Z początkiem 1922 roku nadszedł czas, by Alan w ślad za swoim bratem podjął naukę w Hazelhurst, niewielkiej szkole liczącej trzydziestu sześciu uczniów w wieku od dziewięciu do trzynastu lat, z zaledwie trzema nauczycielami i matroną, która opiekowała się chłopcami. Bracia przebywali razem w Hazelhurst tylko jeden trymestr, gdyż już na Wielkanoc John wyjechał kontynuować swą edukację w Marlbo­rough College, szkole publicznej, do której szkółki prywatne takie jak Hazelhurst przygotowywały uczniów. Tego samego roku Alan dostał książkę zatytułowaną Cuda natury, które każde dziecko powinno znać Edwina Brewstera.

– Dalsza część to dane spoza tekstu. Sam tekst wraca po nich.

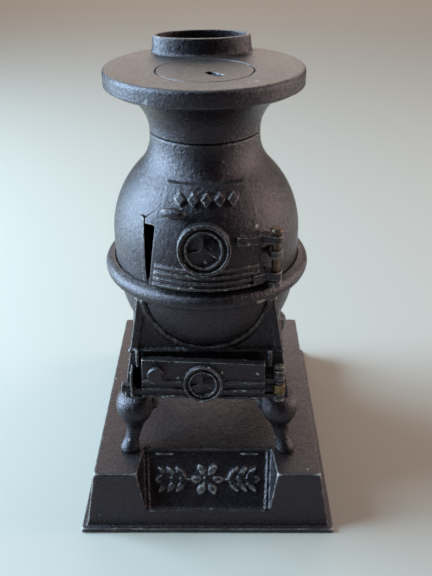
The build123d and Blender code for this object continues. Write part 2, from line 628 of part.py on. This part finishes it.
# ---------------------------------------------------------------- top casting and lid
def top_casting():
    cove = JernArc((NECK_R, SEAM_Z), (0, 1), COVE_R, -COVE_TURN)
    under = Line(cove @ 1, (PLATE_R, PLATE_TOP - PLATE_SIDE))
    side = Line(under @ 1, (PLATE_R, PLATE_TOP - PLATE_EDGE))
    brim = JernArc(side @ 1, (0, 1), PLATE_EDGE, 90)
    flat = Line(brim @ 1, (0, PLATE_TOP))
    edges = [*cove.edges(), *under.edges(), *side.edges(), *brim.edges(), *flat.edges()]
    body = revolved(edges, [(0, SEAM_Z)])

    bore = NECK_R - WALL
    turn = math.degrees(math.asin((WEB_BOTTOM - SEAM_Z) / (COVE_R + WALL)))
    throat = Line((bore, SEAM_Z - 1), (bore, SEAM_Z))
    vault = JernArc(throat @ 1, (0, 1), COVE_R + WALL, -turn)
    ceiling = Line(vault @ 1, (0, WEB_BOTTOM))
    body -= revolved([*throat.edges(), *vault.edges(), *ceiling.edges()], [(0, SEAM_Z - 1)])
    body += ring(bore + 1, bore - SPIGOT_WALL, SEAM_Z, SEAM_Z + WALL)
    body += ring(bore - 0.2, bore - SPIGOT_WALL, SEAM_Z - 2 * SPIGOT, SEAM_Z + WALL)
    body += rod(BOLT_BOSS[0], WEB_BOTTOM - BOLT_BOSS[1], WEB_BOTTOM + 1)

    length, width = COLLAR
    spread = COLLAR_HEIGHT * math.tan(math.radians(COLLAR_DRAFT))
    base = Pos(0, COLLAR_Y, PLATE_TOP)
    body += base * extrude(Ellipse(length + spread, width + spread), COLLAR_HEIGHT, taper=COLLAR_DRAFT)
    flare = Ellipse(length + spread + COLLAR_FLARE, width + spread + COLLAR_FLARE)
    body += base * extrude(flare, 2 * COLLAR_FLARE, taper=FLARE_DRAFT)
    bowl = Ellipse(length - COLLAR_WALL, width - COLLAR_WALL)
    body -= base * Pos(0, 0, -COLLAR_FLOOR) * extrude(bowl, COLLAR_HEIGHT + 2 * COLLAR_FLOOR)
    body -= base * Box(*COIN_SLOT, 3 * WALL + PLATE_SIDE)

    body -= Pos(0, LID_Y) * rod(LID_R + GAP, PLATE_TOP - LID_THICK - GAP, TALL)
    body -= rod(BOLT_HEAD[0] + GAP, bolt_seat(), TALL)
    body -= rod(BOLT_R + FIT, 0, TALL)
    return Rot(0, 0, TOP_TURN) * body


def bolt_seat():
    return PLATE_TOP - LID_THICK - BOLT_HEAD[1] - 2 * GAP


def stove_lid():
    """The round lid, with a pocket across which a bridge is left for the lifter's hook."""
    length, width, depth = LIFTER
    pocket = Pos(0, 0, -depth) * extrude(SlotOverall(length, width), 2 * depth)
    bridge = Pos(0, 0, -depth) * Box(LIFTER_BRIDGE, width, depth)
    lid = Pos(0, LID_Y) * rod(LID_R, PLATE_TOP - LID_THICK, PLATE_TOP)
    lid -= Pos(*LIFTER_AT, PLATE_TOP) * Rot(0, 0, LIFTER_TURN) * (pocket - bridge)
    return Rot(0, 0, TOP_TURN) * lid


# ---------------------------------------------------------------- centre bolt
def centre_bolt():
    end = PIT_BOTTOM - WASHER[1] - NUT[1] - BOLT_TAIL
    return rod(BOLT_R, end, bolt_seat()) + rod(BOLT_HEAD[0], bolt_seat(), bolt_seat() + BOLT_HEAD[1])


def bolt_washer():
    return ring(WASHER[0], BOLT_R + FIT, PIT_BOTTOM - WASHER[1], PIT_BOTTOM)


def bolt_nut():
    size, height = NUT
    top = PIT_BOTTOM - WASHER[1]
    face = RegularPolygon(size, 6, major_radius=False) - Circle(BOLT_R + FIT)
    return Pos(0, 0, top - height) * extrude(face, height)


# ---------------------------------------------------------------- write every piece
def stove_pieces():
    pieces = {
        "ash_pit": ash_pit(),
        "fire_bowl": fire_bowl(),
        "belly": belly(),
        "top_casting": top_casting(),
        "stove_lid": stove_lid(),
        "upper_door": upper_door(),
        "upper_door_knob": upper_door_knob(),
        "upper_hinge_pin": upper_hinge_pin(),
        "lower_door": lower_door(),
        "lower_door_knob": lower_door_knob(),
        "lower_hinge_pin": lower_hinge_pin(),
        "lower_hinge_bush": lower_hinge_bush(),
        "keeper_pin": keeper_pin(),
        "centre_bolt": centre_bolt(),
        "bolt_washer": bolt_washer(),
        "bolt_nut": bolt_nut(),
        "foot_screws": foot_screws(),
    }
    for end, end_name in ((-1, "front"), (1, "rear")):
        for side, side_name in ((-1, "left"), (1, "right")):
            pieces[f"leg_{end_name}_{side_name}"] = leg(side, end)
    return pieces


os.makedirs("parts", exist_ok=True)
export_step(pedestal(), "parts/pedestal.step")
for name, piece in stove_pieces().items():
    export_step(Pos(0, STOVE_Y) * piece, f"parts/{name}.step")
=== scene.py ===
import json
import math

import bpy
from mathutils import Matrix, Vector

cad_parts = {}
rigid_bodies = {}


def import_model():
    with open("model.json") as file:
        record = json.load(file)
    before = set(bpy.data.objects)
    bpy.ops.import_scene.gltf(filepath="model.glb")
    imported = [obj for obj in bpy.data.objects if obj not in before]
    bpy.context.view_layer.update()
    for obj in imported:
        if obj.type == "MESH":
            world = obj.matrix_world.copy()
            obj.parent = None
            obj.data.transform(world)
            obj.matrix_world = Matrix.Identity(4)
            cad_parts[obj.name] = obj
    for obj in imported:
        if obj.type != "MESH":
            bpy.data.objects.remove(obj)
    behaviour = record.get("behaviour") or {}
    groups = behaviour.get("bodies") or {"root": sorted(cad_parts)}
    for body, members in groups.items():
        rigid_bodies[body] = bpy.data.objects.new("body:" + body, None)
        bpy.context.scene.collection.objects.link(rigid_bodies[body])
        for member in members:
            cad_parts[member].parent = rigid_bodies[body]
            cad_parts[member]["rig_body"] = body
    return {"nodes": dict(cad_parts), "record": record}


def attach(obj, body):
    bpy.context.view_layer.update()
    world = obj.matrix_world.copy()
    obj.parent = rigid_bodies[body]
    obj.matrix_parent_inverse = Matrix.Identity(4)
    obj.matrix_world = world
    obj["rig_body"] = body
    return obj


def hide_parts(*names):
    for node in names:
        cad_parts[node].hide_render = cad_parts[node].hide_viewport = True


# A cast iron stove bank: worn black enamel over rough castings, on a plain pale floor.
# Metres and the CAD's frame throughout: +Z up, the doors face -Y, the origin is under the pedestal.
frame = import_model()
nodes = frame["nodes"]
slot_of = {entry["node"]: entry["material_slot"] for entry in frame["record"]["subparts"]}
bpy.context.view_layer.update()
scene = bpy.context.scene
MM = 0.001
STOVE_AXIS = Vector((0, -6.0 * MM, 0))

# camera
CAMERA_AT = (6.52 * MM, -258.35 * MM, 228.05 * MM)
CAMERA_HEADING = 0.661      # degrees towards +X
CAMERA_DOWN = 30.108
CAMERA_ROLL = -0.450
SENSOR_MM = 24.0
LENS_MM = 29.167
CLIP_START = 0.01

# stage: the floor's half width in metres, and its colour and roughness
FLOOR_REACH = 4.0
FLOOR_COLOUR = (0.36, 0.315, 0.275, 1)
FLOOR_ROUGHNESS = 0.8

# lights: place and aim in metres, width and height, power in watts, colour
LIGHTS = {
    "window_left": ((-0.75, 0.06, 0.38), (0, 0, 0.11), (0.55, 0.9), 42.0, (0.52, 0.80, 1.0)),
    "back_wall": ((0.05, 1.80, 1.05), (0, 0, 0.15), (2.6, 1.4), 24.0, (1.0, 0.87, 0.76)),
    "overhead": ((0.1, 0.1, 1.0), (0, 0, 0), (0.9, 0.9), 1.2, (1.0, 0.95, 0.90)),
    "right_fill": ((0.8, 0.1, 0.3), (0, 0, 0.12), (0.4, 0.7), 6.5, (1.0, 0.88, 0.82)),
}
ROOM_COLOUR = (0.80, 0.78, 0.75, 1)
ROOM_STRENGTH = 0.03

# castings: voxel size in mm, smoothing passes and the largest number of faces
CASTINGS = {
    "pedestal": (0.38, 3, 110000),
    "ash_pit": (0.32, 4, 90000),
    "fire_bowl": (0.40, 4, 60000),
    "belly": (0.30, 3, 90000),
    "top_casting": (0.30, 3, 100000),
    "stove_lid": (0.25, 3, 20000),
    "upper_door": (0.22, 3, 80000),
    "lower_door": (0.22, 3, 70000),
    "upper_door_knob": (0.16, 3, 6000),
    "lower_door_knob": (0.16, 3, 6000),
    "keeper_pin": (0.16, 3, 4000),
    "leg_front_left": (0.28, 4, 16000),
    "leg_front_right": (0.28, 4, 16000),
    "leg_rear_left": (0.28, 4, 16000),
    "leg_rear_right": (0.28, 4, 16000),
}
SMALL_PARTS = {
    "upper_hinge_pin": (0.14, 2, 8000),
    "lower_hinge_pin": (0.14, 2, 8000),
    "lower_hinge_bush": (0.14, 2, 8000),
    "centre_bolt": (0.22, 2, 16000),
    "bolt_washer": (0.16, 2, 6000),
    "bolt_nut": (0.16, 2, 6000),
    "foot_screws": (0.20, 2, 16000),
}
LUMPS = (7.0, 0.10)         # size and depth in mm of a casting's slow unevenness
PITS = (1.1, 0.09)          # size and depth in mm of its sand-cast skin
SMOOTH_FACTOR = 0.5
WELD_GAP = 0.001 * MM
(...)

To pierwsze zetknięcie z nauką wywarło na nim ogromne wrażenie, zwłaszcza iż autor porównywał działanie ciała, a nawet mózgu, do maszyny. Znacznie mniejszy jego entuzjazm budziły zajęcia sportowe, choć aktywnego (a przynajmniej cierpliwego) uczestnictwa w nich oczekiwano od każdego angielskiego młodzieńca z klas wyższych. Później utrzymywał, że nauczył się szybko biegać (w dorosłym wieku był znakomitym biegaczem na długich dystansach), aby uniknąć trafienia piłeczką podczas gry w hokeja. Był również zaniepokojony brakiem precyzji wysławiania się niektórych nauczycieli i w liście do Johna pisał, że jeden z nich „zupełnie fałszywie wyjaśnił, co oznacza x”. Nie obawiał się o siebie, lecz o to, że w błąd mogli być wprowadzeni inni uczniowie.
Lato 1922 roku przyniosło ponowny przyjazd ojca Alana na urlop i kolejne szczęśliwe wakacje rodzinne w Szkocji, lecz we wrześniu rodzice znów pozostawili go w Hazelhurst, a Sara przygryzała wargę, patrząc na swego syna biegnącego po podjeździe szkoły, daremnie usiłującego dogonić odjeżdżającą taksówkę. Znudzony szkołą Alan miał niezbyt zadowalające stopnie, lecz uwielbiał dokonywać wynalazków i rozwinął głębokie zamiłowanie do chemii – na zasadzie czystego hobby, gdyż Boże broń, by szkółka przygotowawcza w rodzaju Hazelhurst miała cokolwiek wspólnego z naukami przyrodniczymi. Zresztą nauki przyrodnicze były ewidentnie nieobecne w większości szkół publicznych, a zatem gdy jesienią 1925 roku Alan zadziwił wszystkich dobrym wynikiem egzaminu, który był warunkiem podjęcia nauki w szkole średniej, rodzice mieli wielki kłopot, co z nim dalej zrobić. John żarliwie błagał ich, by nie wysyłali jego niezwykłego młodszego brata do Marlborough, gdyż tam „wycisną z niego życie bez reszty”, a Sara Turing martwiła się, że jej synowi grozi, iż „zostanie co najwyżej szajbniętym intelektualistą”, jeśli nie uda mu się przystosować do wymogów szkoły publicznej. Problem rozwiązał się dzięki jednej z jej przyjaciółek, która była żoną nauczyciela przedmiotów przyrodniczych w szkole w miasteczku Sherborne w hrabstwie Dorset, założonej w 1550 roku i włączonej do współczesnego systemu szkół publicznych w 1869 roku. Przyjaciółka ta zapewniła Sarę, że będzie to odpowiednie miejsce dla jej syna, i w 1926 roku Alan rozpoczął tam naukę.